(Recorded data)
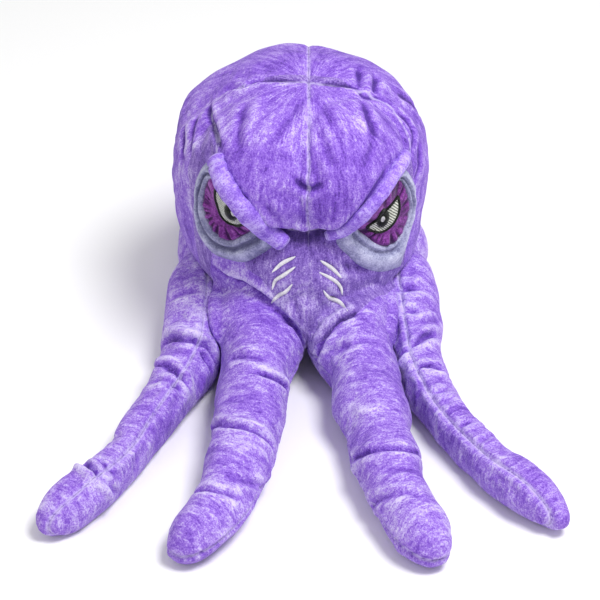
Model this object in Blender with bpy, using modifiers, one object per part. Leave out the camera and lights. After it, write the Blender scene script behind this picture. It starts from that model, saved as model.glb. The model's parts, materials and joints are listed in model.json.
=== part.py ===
"""A sewn, stuffed octopus toy: a big domed head over eight tapering tentacles.

Metres, +Z up. The origin is the centre of the flat base, and the face looks towards -Y.
Each tentacle turns at its root and again at its elbow.
"""
import math

import bmesh
import bpy
from mathutils import Matrix, Vector

# Head
HEAD_RADIUS = 0.121
HEAD_HEIGHT = 0.278
WIDEST_Z = 0.180
LOWER_EDGE_Z = 0.088
LOWER_EDGE_RADIUS = 0.112
TRUNK_TOP = (0.078, 0.082)
TRUNK_MIDDLE = (0.074, 0.048)
TRUNK_FOOT = (0.070, 0.0128)
HEAD_SEGMENTS = 24
HEAD_RINGS = 16
SHARP_ANGLE = 45.0

# Angles on the head, in degrees: polar is down from the crown, azimuth is round from the face
EQUATOR_POLAR = 90.0
LOWER_EDGE_POLAR = 135.0
EDGE_MARGIN = 1.0
TRUNK_RINGS = ((150.0, TRUNK_TOP), (160.0, TRUNK_MIDDLE), (175.0, TRUNK_FOOT))
FOREHEAD_STEPS = ((30.0, 90.0), (45.0, 79.0), (180.0, 68.0))
FACE_AZIMUTH = 60.0
CROWN_AZIMUTH = 90.0
CROWN_POLAR = 68.0
BACK_AZIMUTH = 105.0

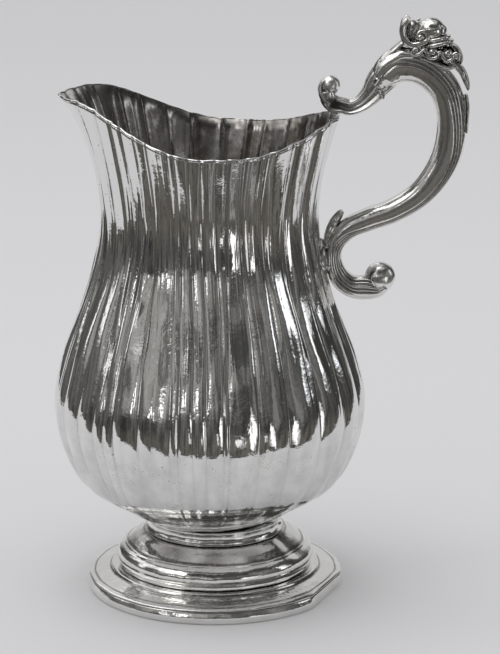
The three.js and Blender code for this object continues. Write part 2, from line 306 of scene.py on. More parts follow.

PROMPT >>
Every line above should be printed again exactly as it stands.

RESPONSE >>
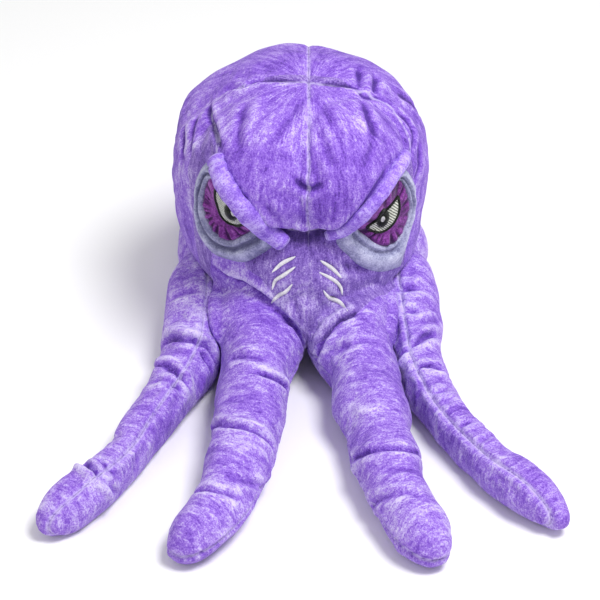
Model this object in Blender with bpy, using modifiers, one object per part. Leave out the camera and lights. After it, write the Blender scene script behind this picture. It starts from that model, saved as model.glb. The model's parts, materials and joints are listed in model.json.
=== part.py ===
"""A sewn, stuffed octopus toy: a big domed head over eight tapering tentacles.

Metres, +Z up. The origin is the centre of the flat base, and the face looks towards -Y.
Each tentacle turns at its root and again at its elbow.
"""
import math

import bmesh
import bpy
from mathutils import Matrix, Vector

# Head
HEAD_RADIUS = 0.121
HEAD_HEIGHT = 0.278
WIDEST_Z = 0.180
LOWER_EDGE_Z = 0.088
LOWER_EDGE_RADIUS = 0.112
TRUNK_TOP = (0.078, 0.082)
TRUNK_MIDDLE = (0.074, 0.048)
TRUNK_FOOT = (0.070, 0.0128)
HEAD_SEGMENTS = 24
HEAD_RINGS = 16
SHARP_ANGLE = 45.0

# Angles on the head, in degrees: polar is down from the crown, azimuth is round from the face
EQUATOR_POLAR = 90.0
LOWER_EDGE_POLAR = 135.0
EDGE_MARGIN = 1.0
TRUNK_RINGS = ((150.0, TRUNK_TOP), (160.0, TRUNK_MIDDLE), (175.0, TRUNK_FOOT))
FOREHEAD_STEPS = ((30.0, 90.0), (45.0, 79.0), (180.0, 68.0))
FACE_AZIMUTH = 60.0
CROWN_AZIMUTH = 90.0
CROWN_POLAR = 68.0
BACK_AZIMUTH = 105.0

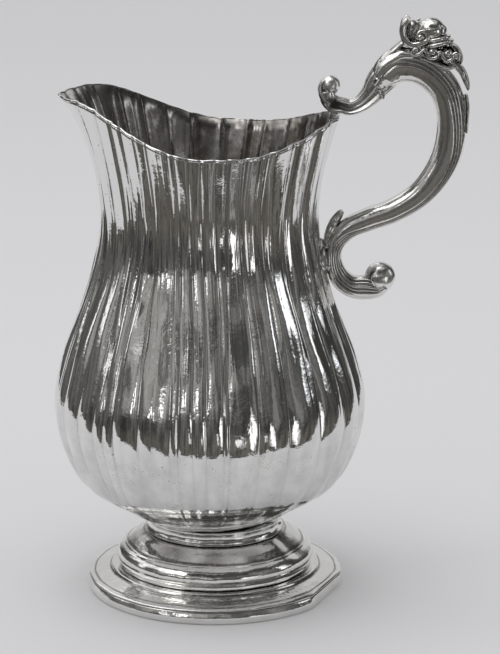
The three.js and Blender code for this object continues. Write part 2, from line 306 of scene.py on. More parts follow.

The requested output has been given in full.